BP To Pay Massive Fine, More To ComeThe real issue here for investors is money, of course. That and how the case will portray BP and other firms involved in drilling for oil in the Gulf of Mexico and elsewhere. The issue of offshore drilling has been touchy for decades, of course, with people on both sides making (sometimes) good arguments for and against. On the one hand, we want the energy resources. On the other hand, we want clean beaches and safe wildlife. It’s not a problem that admits obvious, tractable solutions.

So among all this, BP plc (ADR) (NYSE:BP) is trying to hammer out a settlement with the government. At trial the firm is potentially exposed to anywhere between $4 billion and $20 billion worth of damages. Also, if found in violation of the Clean Water Act there could be other, more difficult, regulatory penalties that slow the ability of BP to expand its drilling presence. If I’m sure of anything, it’s that the company and investors don’t want that to happen.

BP

BP, even though it was in bed with some other large firms in the Deepwater Horizon, is at the center of the issue. The company has tried to argue that both Halliburton Company (NYSE:HAL) and Transocean LTD (NYSE:RIG) should be involved in the settlement. However, for investors that isn’t going to play. The markets largely react to media coverage, and that means that BP is holding the bag.

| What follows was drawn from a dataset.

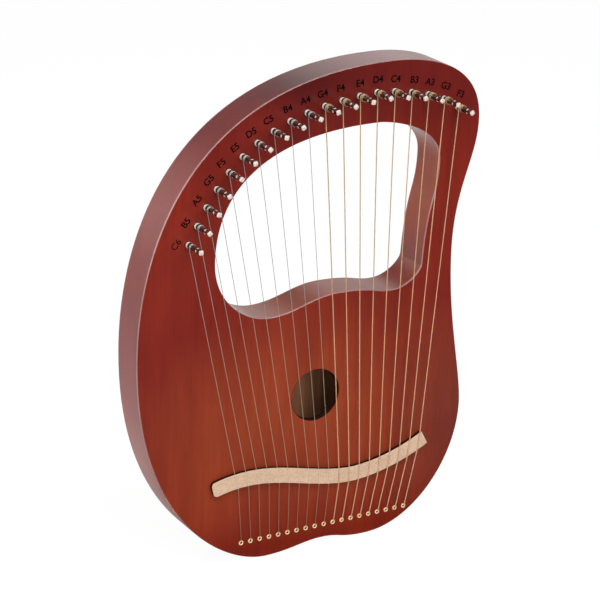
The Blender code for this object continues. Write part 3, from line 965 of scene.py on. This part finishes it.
def make_floor():
    """White paper with a faint soft shadow. Gloss sees it bright behind the harp and dim before it."""
    n = material_nodes("paper floor")
    n.set(Base_Color=(*grey(FLOOR_WHITE), 1), Roughness=0.9)
    output = n.tree.nodes["Material Output"]
    path = n.add("ShaderNodeLightPath")
    faint = n.add("ShaderNodeBsdfDiffuse", {"Color": (*grey(SHADOW_SHARE), 1)})
    paper = n.add("ShaderNodeEmission", {"Strength": PAPER_GLOW})
    seen = n.add("ShaderNodeAddShader")
    n.put(seen, 0, faint.outputs[0])
    n.put(seen, 1, paper.outputs[0])
    place = n.add("ShaderNodeNewGeometry").outputs["Position"]
    depth = n.add("ShaderNodeSeparateXYZ", {"Vector": place}).outputs["Y"]
    mirrored = n.add("ShaderNodeEmission", {"Strength": n.fade(depth, FLOOR_BRIGHTENS, FLOOR_DIM)})
    for_gloss = n.add("ShaderNodeMixShader", {0: path.outputs["Is Glossy Ray"]})
    n.put(for_gloss, 1, n.shader.outputs[0])
    n.put(for_gloss, 2, mirrored.outputs[0])
    for_camera = n.add("ShaderNodeMixShader", {0: path.outputs["Is Camera Ray"]})
    n.put(for_camera, 1, for_gloss.outputs[0])
    n.put(for_camera, 2, seen.outputs[0])
    n.put(output, "Surface", for_camera.outputs[0])
    shape = bmesh.new()
    bmesh.ops.create_circle(shape, cap_ends=True, segments=FLOOR_SIDES, radius=FLOOR_RADIUS)
    mesh = bpy.data.meshes.new("floor")
    shape.to_mesh(mesh)
    shape.free()
    mesh.materials.append(n.owner)
    floor = bpy.data.objects.new("floor", mesh)
    bpy.context.scene.collection.objects.link(floor)


def make_world():
    """White to the camera; elsewhere bright behind the harp and dark in front of it.

    Gloss also sees a glow at the left.
    """
    world = bpy.data.worlds.new("studio")
    bpy.context.scene.world = world
    n = Nodes(world)
    n.tree.nodes.clear()
    path = n.add("ShaderNodeLightPath").outputs
    direction = n.add("ShaderNodeTexCoord").outputs["Generated"]
    part = n.add("ShaderNodeSeparateXYZ", {"Vector": direction}).outputs
    behind = n.fade(part["Z"], LOW_TO_HIGH, WORLD_BEHIND, WORLD_ABOVE)
    for_gloss = n.maths("MULTIPLY", path["Is Glossy Ray"], WORLD_LEFT)
    left = n.fade(part["X"], RIGHT_TO_LEFT, 0.0, for_gloss)
    left = n.maths("MULTIPLY", left, n.fade(part["Z"], LEFT_GLOW_RISES))
    light = n.fade(part["Y"], FRONT_TO_BACK, WORLD_FRONT, n.maths("ADD", behind, left))
    seen = n.add("ShaderNodeMix", {0: path["Is Camera Ray"], 2: light, 3: 1.0}).outputs[0]
    background = n.add("ShaderNodeBackground", {"Color": WHITE, "Strength": seen})
    n.add("ShaderNodeOutputWorld", {"Surface": background.outputs[0]})


def make_lamps():
    """Large soft lamps that all face the harp."""
    for name, place, size, power in LAMPS:
        light = bpy.data.lights.new(name, "AREA")
        light.shape = "RECTANGLE"
        light.size, light.size_y = size
        light.energy = power
        lamp = bpy.data.objects.new(name, light)
        lamp.location = place
        lamp.rotation_euler = (LAMPS_AIM - Vector(place)).to_track_quat("-Z", "Y").to_euler()
        bpy.context.scene.collection.objects.link(lamp)


def make_camera():
    """Stands the camera where the photograph was taken from, as fitted to it."""
    azimuth = math.radians(CAMERA_AZIMUTH)
    elevation = math.radians(CAMERA_ELEVATION)
    back = Vector((math.sin(azimuth) * math.cos(elevation),
                   -math.cos(azimuth) * math.cos(elevation),
                   math.sin(elevation)))
    right = Vector((0, 0, 1)).cross(back).normalized()
    up = back.cross(right)
    turn = Matrix.Rotation(math.radians(CAMERA_ROLL), 3, back)
    axes = Matrix((turn @ right, turn @ up, back)).transposed()
    data = bpy.data.cameras.new("camera")
    data.lens = CAMERA_LENS
    data.sensor_width = CAMERA_SENSOR
    data.clip_end = CAMERA_REACH
    camera = bpy.data.objects.new("camera", data)
    camera.matrix_world = Matrix.Translation(CAMERA_AIM + back * CAMERA_DISTANCE) @ axes.to_4x4()
    bpy.context.scene.collection.objects.link(camera)
    bpy.context.scene.camera = camera


make_shells()
make_bridge()
make_strings()
make_eyelets()
make_pins()
make_labels()
dress_inner_nodes()
make_floor()
make_world()
make_lamps()
make_camera()
bpy.context.scene.view_settings.view_transform = "Standard"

There have been some real issues, share-wise, at BP over the last few years. Before the spill, BP was trading about $60 per share. Since then, it’s hovered around $40 per share. Holders back then took a real hit and haven’t recovered. The stock’s dividend also went from 84 cents per share to 42 cents pretty quickly. It’s recovered now to 54 cents, an astonishing 4.88% yield, but still, that’s an unhappy set of events. I think the best thing for BP would be to get past all this and try to rebuild itself. Uncertainty is going to keep the market away from it.

Halliburton Company (NYSE:HAL)

Halliburton is a part of the disaster in the gulf due to the fact that it did some of the work on the rig. Since then BP has done it’s fair share of finger-pointing at Halliburton for doing what BP calls substandard work on the cement portion that blew. Still, I don’t see a lot of the blame or market effect hitting Halliburton. The firm is one of the top oil field contractors in the world, and increased demand for oil is only going to further expand the company’s work.

Share-wise there was a small trough in Halliburton’s stock during the initial media frenzy about the gulf oil spill. However, that drop had been more than recovered by the end of 2010. These days Halliburton looks pretty good as shares have grown from $26.70 to $41.11 since last June. The firm also increased it’s dividend for the first time in many year’s just recently. A 1.22% yield isn’t great but the increase shows an increasing confidence that it’s going to be having good times in the near future.